Every line from the one with "clear_scene()" to the one with "return Vector((x *", including those two, is to be copied exactly; all other lines of the entries below are left out.
____________
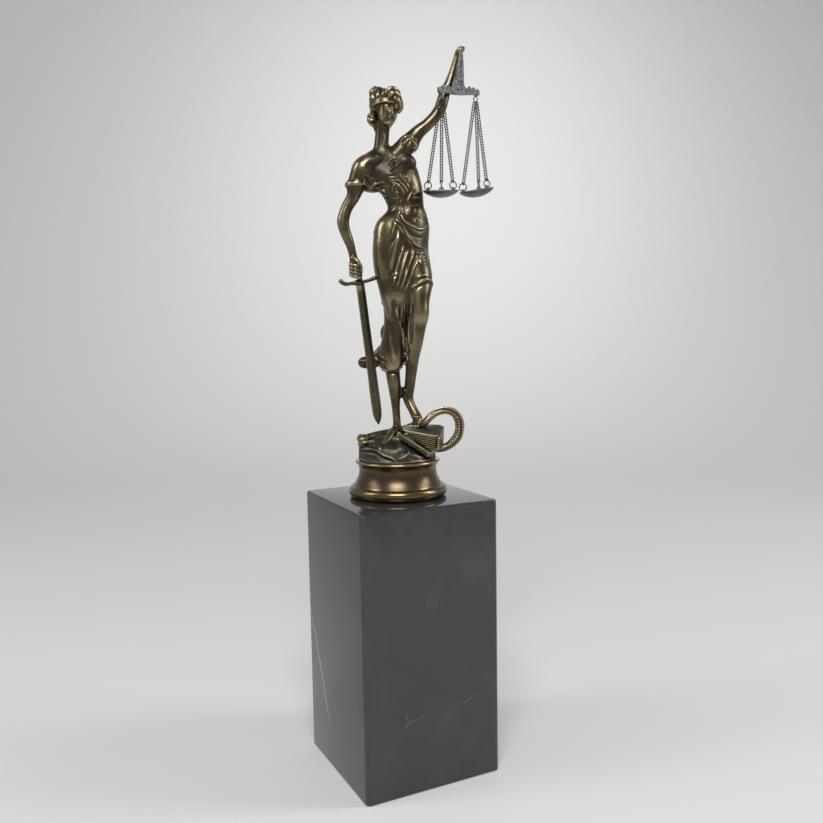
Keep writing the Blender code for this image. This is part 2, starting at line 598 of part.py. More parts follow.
def make_pan(name, place, first_lug, material):
    """A shallow dished pan with three lugs standing on its rim; gives back the middles of the lugs' eyes."""
    outside = [(PAN_RADIUS * share, -PAN_DEPTH * (1 - share**2) ** 0.8) for share in (1.0, 0.92, 0.75, 0.5, 0.25)]
    inside = [(r - PAN_WALL * 0.6, z + PAN_WALL) for r, z in outside[:0:-1]]
    profile = [(0.0, PAN_WALL - PAN_DEPTH), *inside, (PAN_RADIUS - PAN_WALL * 0.7, PAN_WALL * 0.4), *outside, (0.0, -PAN_DEPTH)]
    pan = turned(name, profile, 16, material)
    pan.matrix_world = place
    eyes = []
    for k in range(3):
        bearing = radians(first_lug + 120 * k) + LAYOUT_TURN
        outward = Vector((cos(bearing), sin(bearing), 0))
        eye = place @ (outward * (PAN_RADIUS - LUG_INSET) + UP * LUG_RISE)
        lug = torus(eye, (place.to_3x3() @ outward).normalized(), LUG_RADIUS, LUG_WIRE_RADIUS)
        combine(pan, f"{name}_lug_{k + 1}", lug, "UNION")
        eyes.append(eye)
    return eyes


def make_beam(figure, material):
    """The beam and its stem as one body, its pin let into the raised hand; gives back the beam's middle and its run."""
    held = placed(*STEM_HELD)
    lean = placed(STEM_HELD[0] + STEM_LEAN[0], STEM_HELD[1] + STEM_LEAN[1], STEM_HELD[2]) - held
    middle = held + lean - UP * STEM_LENGTH
    across = (direction(*BEAM_ACROSS) + UP * BEAM_TILT).normalized()
    through = across.cross(UP).normalized() * (BEAM_THICKNESS / 2)
    bm = bmesh.new()
    rings = []
    for share, drop, depth in BEAM_OUTLINE:
        point = middle + across * (share * BEAM_SPAN) - UP * (drop * BEAM_DEPTH)
        high = UP * (BEAM_DEPTH / 2 * depth)
        rings.append([point + through + high * 0.7, point + high, point - through + high * 0.7,
                      point - through - high * 0.7, point - high, point + through - high * 0.7])
    skin(bm, rings)
    beam = add_object("scale_beam", mesh_from(bm, "scale_beam"), material)
    bm = bmesh.new()
    rings = []
    for share, width in STEM_OUTLINE:
        point = middle.lerp(held, share)
        half = across * (STEM_FOOT_WIDTH / 2 * width)
        rings.append([point + half + through * 0.9, point - half + through * 0.9, point - half - through * 0.9, point + half - through * 0.9])
    skin(bm, rings)
    combine(beam, "stem", mesh_from(bm, "stem"), "UNION")
    pin = (held - middle).normalized() * STEM_PIN_LENGTH
    combine(beam, "pin", rod("pin", held - pin * 0.3, held + pin, STEM_PIN_RADIUS, 10), "UNION")
    cut_socket(figure, "stem_socket", held - pin * 0.6, held + pin, STEM_PIN_RADIUS)
    return middle, across


def make_scales(figure, material):
    """The beam, and under each of its ends a ring, three chains, three more rings and a pan."""
    middle, across = make_beam(figure, material)
    for name, side, sway, tilt, first_lug in PANS:
        hook = middle + across * (side * BEAM_HANG_SHARE * BEAM_SPAN) - UP * (BEAM_DEPTH / 2 + LINK_RING_RADIUS + RING_WIRE_RADIUS + GAP)
        make_ring(f"beam_ring_{name}", hook, across, LINK_RING_RADIUS, material)
        apex = hook - UP * (LINK_RING_RADIUS + RING_WIRE_RADIUS + GAP)
        rim = apex - UP * CHAIN_DROP + direction(1, 0) * (sway * SHARE)
        lean = Matrix.Rotation(radians(PAN_LEAN), 4, direction(1, 0)) @ Matrix.Rotation(radians(-tilt), 4, direction(0, 1))
        for k, eye in enumerate(make_pan(f"scale_pan_{name}", Matrix.Translation(rim) @ lean, first_lug, material)):
            centre = eye + UP * PAN_RING_RADIUS
            outward = Vector((eye.x - rim.x, eye.y - rim.y, 0)).normalized()
            make_ring(f"pan_ring_{name}_{k + 1}", centre, UP.cross(outward).normalized(), PAN_RING_RADIUS, material)
            top = apex + outward * CHAIN_SPREAD
            pull = (top - centre).normalized()
            make_chain(f"chain_{name}_{k + 1}", top, centre + pull * (PAN_RING_RADIUS + RING_WIRE_RADIUS + GAP), material)


clear_scene()
statue = new_collection("lady_justice_statue")
tools = new_collection("tools")
bronze = make_material(*BRONZE)
make_plinth(make_material(*MARBLE))
make_socle(make_material(*SOCLE_BRONZE))
justice = make_figure(bronze)
make_sword(justice, bronze)
make_scales(justice, make_material(*SCALE_METAL))
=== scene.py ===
from math import atan2, cos, hypot, pi, radians, sin

import bmesh
import bpy
import numpy as np
from mathutils import Matrix, Vector, kdtree, noise
from mathutils.bvhtree import BVHTree


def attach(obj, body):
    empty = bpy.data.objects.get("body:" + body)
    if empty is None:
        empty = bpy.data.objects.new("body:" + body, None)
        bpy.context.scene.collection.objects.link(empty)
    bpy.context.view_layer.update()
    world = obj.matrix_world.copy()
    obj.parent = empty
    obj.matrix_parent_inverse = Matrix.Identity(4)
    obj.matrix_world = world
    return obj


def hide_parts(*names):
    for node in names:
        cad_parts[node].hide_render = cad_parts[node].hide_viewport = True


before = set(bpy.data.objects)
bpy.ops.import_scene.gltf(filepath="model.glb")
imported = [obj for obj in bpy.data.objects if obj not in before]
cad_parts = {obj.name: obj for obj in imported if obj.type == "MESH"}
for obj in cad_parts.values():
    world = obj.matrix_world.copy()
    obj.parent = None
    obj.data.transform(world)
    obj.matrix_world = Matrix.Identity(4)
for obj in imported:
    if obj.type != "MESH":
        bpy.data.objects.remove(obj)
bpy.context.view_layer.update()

# The figure is laid out in millimetres square to its front view: l across, a away, h up from the socle's top.
layoutTurn = radians(-26.6)
groundLevel = 0.2158
up = Vector((0, 0, 1))

cameraSetup = {
    "place": Vector((-0.2544, -0.5309, 0.3046)),
    "turn": radians(-26.6),
    "dip": radians(5.5),
    "roll": radians(-0.97),
    "lens": 37.51,
}


def placed(l, a, h):
    x = l * cos(layoutTurn) - a * sin(layoutTurn)
    y = l * sin(layoutTurn) + a * cos(layoutTurn)
    return Vector((x * 0.001, y * 0.001, groundLevel + h * 0.001))


def direction(l, a, h=0.0):
    return (placed(l, a, h) - placed(0, 0, 0)).normalized()


def fullTurn(count):
    return np.linspace(0, 2 * pi, count, endpoint=False)


def smoothRows(rows, steps):
    # more rows between the given ones, on a curve through all of them
    rows = np.array(rows, float)
    ends = np.vstack([2 * rows[0] - rows[1], rows, 2 * rows[-1] - rows[-2]])
    out = []
    for i in range(1, len(ends) - 2):
        before, start, end, after = ends[i - 1 : i + 3]
        for t in np.arange(steps) / steps:
            out.append(
                0.5 * (2 * start + (end - before) * t + (2 * before - 5 * start + 4 * end - after) * t**2
                       + (3 * start - before - 3 * end + after) * t**3)
            )
    return np.array(out + [rows[-1]])


def skinRings(bm, rings):
    # joins a row of rings into one closed body, with a fan at each end
    loops = [[bm.verts.new(point) for point in ring] for ring in rings]
    count = len(loops[0])
    for low, high in zip(loops, loops[1:]):
        for i in range(count):
            j = (i + 1) % count
            bm.faces.new((low[i], low[j], high[j], high[i]))
    for loop, backwards in ((loops[0], True), (loops[-1], False)):
        middle = bm.verts.new(sum((v.co for v in loop), Vector()) / count)
        for i in range(count):
            j = (i + 1) % count
            bm.faces.new((loop[j], loop[i], middle) if backwards else (loop[i], loop[j], middle))


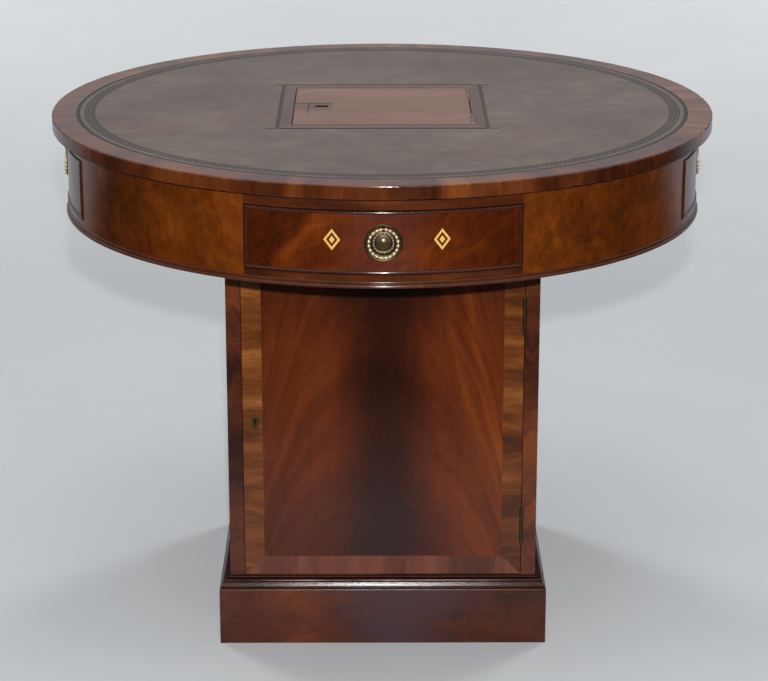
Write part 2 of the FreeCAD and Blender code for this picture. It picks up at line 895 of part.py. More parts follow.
def door_escutcheon():
    """Keyhole-shaped brass plate on the door's left edge."""
    radius = escutcheon_width / 2
    foot = escutcheon_height - escutcheon_width
    eye = Part.makeCylinder(radius, escutcheon_thickness)
    tail = slab([Vector(-radius, 0, 0), Vector(-radius / 2, -radius - foot, 0),
                 Vector(radius / 2, -radius - foot, 0), Vector(radius, 0, 0)],
                Vector(0, 0, escutcheon_thickness))
    plate = eye.fuse(tail).removeSplitter()
    middle = Vector(door_key_backset - door_half, -pedestal_half, door_lock_level)
    plate = placed(plate, Placement(middle, Rotation(Vector(1, 0, 0), 90)))
    return [plate.cut(door_key_cut())]


# Swivel

def swivel_lower_plate():
    inner = swivel_plate_radius - swivel_plate_width
    return [tube(inner, swivel_plate_radius, pedestal_top, pedestal_top + swivel_plate_thickness)]


def swivel_upper_plate():
    inner = swivel_plate_radius - swivel_plate_width
    return [tube(inner, swivel_plate_radius, board_underside - swivel_plate_thickness, board_underside)]


def swivel_spindle():
    """A flanged spindle that stands in the pedestal and passes up through the drum."""
    shaft = disc(spindle_radius, cupboard_ceiling, spindle_nut_top + spindle_end)
    flange = disc(spindle_flange_radius, pedestal_top, pedestal_top + spindle_flange_thickness)
    return [shaft.fuse(flange).removeSplitter()]


def swivel_nut():
    """The washer and nut that keep the drum on its spindle."""
    washer_top = washer_underside + washer_thickness
    washer = tube(spindle_radius, washer_radius, washer_underside, washer_top)
    nut = hexagon(spindle_nut_width, washer_top, spindle_nut_top)
    return [washer, nut.cut(disc(spindle_radius, washer_top, spindle_nut_top))]


# Nodes

def all_nodes():
    nodes = {
        "plinth_boards": plinth_boards(),
        "plinth_blocks": plinth_blocks(),
        "plinth_moulding": plinth_moulding(),
        "pedestal_sides": pedestal_sides(),
        "pedestal_back": pedestal_back(),
        "pedestal_floor": pedestal_floor(),
        "pedestal_shelf": pedestal_shelf(),
        "pedestal_ceiling": pedestal_ceiling(),
        "face_frame": face_frame(),
        "door_hinge_leaves": door_hinge_set("leaf") + door_hinge_set("pin"),
        "door_strike": door_strike(),
        "swivel_lower_plate": swivel_lower_plate(),
        "swivel_spindle": swivel_spindle(),
        "swivel_nut": swivel_nut(),
        "door_panel": door_panel(),
        "door_crossband": door_crossband(),
        "door_hinge_flaps": door_hinge_set("flap"),
        "door_escutcheon": door_escutcheon(),
        "door_lock": door_lock(),
        "door_bolt": door_bolt(),
        "top_board": top_board(),
        "top_rim": top_rim(),
        "top_leather": top_leather(),
        "lid_surround": lid_surround(),
        "apron_panels": apron_panels(),
        "drawer_rails": drawer_rails(),
        "base_bead": base_bead(),
        "drum_board": drum_board(),
        "drawer_partitions": drawer_partitions(),
        "well_walls": well_walls(),
        "well_floor": well_floor(),
        "swivel_upper_plate": swivel_upper_plate(),
        "lid_hinge_leaves": lid_hinge_set("leaf") + lid_hinge_set("pin"),
        "lid_strike": lid_strike(),
        "lid_panel": lid_panel(),
        "lid_hinge_flaps": lid_hinge_set("flap"),
        "lid_plate": lid_plate(),
        "lid_lock": lid_lock(),
        "lid_bolt": lid_bolt(),
    }
    drawer = {"face": drawer_face(), "bead": drawer_bead(), "box": drawer_box(),
              "rosette": rosette(), "ring": pull_ring()}
    for quarters, name in enumerate(side_names):
        for piece, solids in drawer.items():
            nodes[name + "_drawer_" + piece] = [turned(solid, quarters) for solid in solids]
    return nodes


def main():
    os.makedirs("parts", exist_ok=True)
    for name, shapes in all_nodes().items():
        solids = [solid for shape in shapes for solid in shape.Solids]
        compound = Part.makeCompound(solids)
        compound.exportStep("parts/" + name + ".step")
        valid = all(solid.isValid() for solid in solids)
        state = "valid" if valid else "NOT VALID"
        print(name, len(solids), "solids", round(compound.Volume / 1000), "cm3", state)


main()
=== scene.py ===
import math

import bmesh
import bpy
from mathutils import Matrix, Vector


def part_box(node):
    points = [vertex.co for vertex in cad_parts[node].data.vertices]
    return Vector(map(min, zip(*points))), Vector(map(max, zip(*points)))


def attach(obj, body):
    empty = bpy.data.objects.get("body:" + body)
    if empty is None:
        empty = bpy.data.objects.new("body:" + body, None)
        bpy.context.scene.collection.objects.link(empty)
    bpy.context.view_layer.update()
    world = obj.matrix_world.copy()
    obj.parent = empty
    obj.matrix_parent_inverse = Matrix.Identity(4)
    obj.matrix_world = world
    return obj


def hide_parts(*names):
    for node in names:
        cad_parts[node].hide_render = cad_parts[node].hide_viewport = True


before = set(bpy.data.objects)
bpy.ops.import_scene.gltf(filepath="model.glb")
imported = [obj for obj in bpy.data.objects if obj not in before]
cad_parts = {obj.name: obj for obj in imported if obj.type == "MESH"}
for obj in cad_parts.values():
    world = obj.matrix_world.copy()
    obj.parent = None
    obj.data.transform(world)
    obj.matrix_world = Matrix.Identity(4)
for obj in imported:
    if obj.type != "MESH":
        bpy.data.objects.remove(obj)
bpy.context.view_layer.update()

mm = 0.001
quarter_turn = math.pi / 2
sides = ("front", "right", "back", "left")

# Sizes in metres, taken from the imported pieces
top_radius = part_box("top_rim")[1].x
top_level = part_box("top_rim")[1].z
leather_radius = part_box("top_leather")[1].x
apron_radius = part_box("drawer_rails")[1].x
lid_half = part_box("lid_panel")[1].x
surround_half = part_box("lid_surround")[1].x
door_low, door_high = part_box("door_panel")
case_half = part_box("face_frame")[1].x
rosette_low, rosette_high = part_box("front_drawer_rosette")
pull_level = (rosette_low.z + rosette_high.z) / 2

# Marks on the lid and its lock plate
crack_x = -111 * mm
keyhole_left = -101 * mm
keyhole_right = -82 * mm
keyhole_y = -3 * mm


def srgb(*levels):
    """A colour given as levels from 0 to 255, in the linear light that shaders use."""
    return tuple(((level / 255 + 0.055) / 1.055) ** 2.4 for level in levels)


def shades(*colours):
    """Ramp stops at equal distances, from dark to light."""
    return [(number / (len(colours) - 1), srgb(*colour)) for number, colour in enumerate(colours)]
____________
:: SOLVED EXERCISE ::
clear_scene()
statue = new_collection("lady_justice_statue")
tools = new_collection("tools")
bronze = make_material(*BRONZE)
make_plinth(make_material(*MARBLE))
make_socle(make_material(*SOCLE_BRONZE))
justice = make_figure(bronze)
make_sword(justice, bronze)
make_scales(justice, make_material(*SCALE_METAL))
=== scene.py ===
from math import atan2, cos, hypot, pi, radians, sin

import bmesh
import bpy
import numpy as np
from mathutils import Matrix, Vector, kdtree, noise
from mathutils.bvhtree import BVHTree


def attach(obj, body):
    empty = bpy.data.objects.get("body:" + body)
    if empty is None:
        empty = bpy.data.objects.new("body:" + body, None)
        bpy.context.scene.collection.objects.link(empty)
    bpy.context.view_layer.update()
    world = obj.matrix_world.copy()
    obj.parent = empty
    obj.matrix_parent_inverse = Matrix.Identity(4)
    obj.matrix_world = world
    return obj


def hide_parts(*names):
    for node in names:
        cad_parts[node].hide_render = cad_parts[node].hide_viewport = True


before = set(bpy.data.objects)
bpy.ops.import_scene.gltf(filepath="model.glb")
imported = [obj for obj in bpy.data.objects if obj not in before]
cad_parts = {obj.name: obj for obj in imported if obj.type == "MESH"}
for obj in cad_parts.values():
    world = obj.matrix_world.copy()
    obj.parent = None
    obj.data.transform(world)
    obj.matrix_world = Matrix.Identity(4)
for obj in imported:
    if obj.type != "MESH":
        bpy.data.objects.remove(obj)
bpy.context.view_layer.update()

# The figure is laid out in millimetres square to its front view: l across, a away, h up from the socle's top.
layoutTurn = radians(-26.6)
groundLevel = 0.2158
up = Vector((0, 0, 1))

cameraSetup = {
    "place": Vector((-0.2544, -0.5309, 0.3046)),
    "turn": radians(-26.6),
    "dip": radians(5.5),
    "roll": radians(-0.97),
    "lens": 37.51,
}


def placed(l, a, h):
    x = l * cos(layoutTurn) - a * sin(layoutTurn)
    y = l * sin(layoutTurn) + a * cos(layoutTurn)
    return Vector((x * 0.001, y * 0.001, groundLevel + h * 0.001))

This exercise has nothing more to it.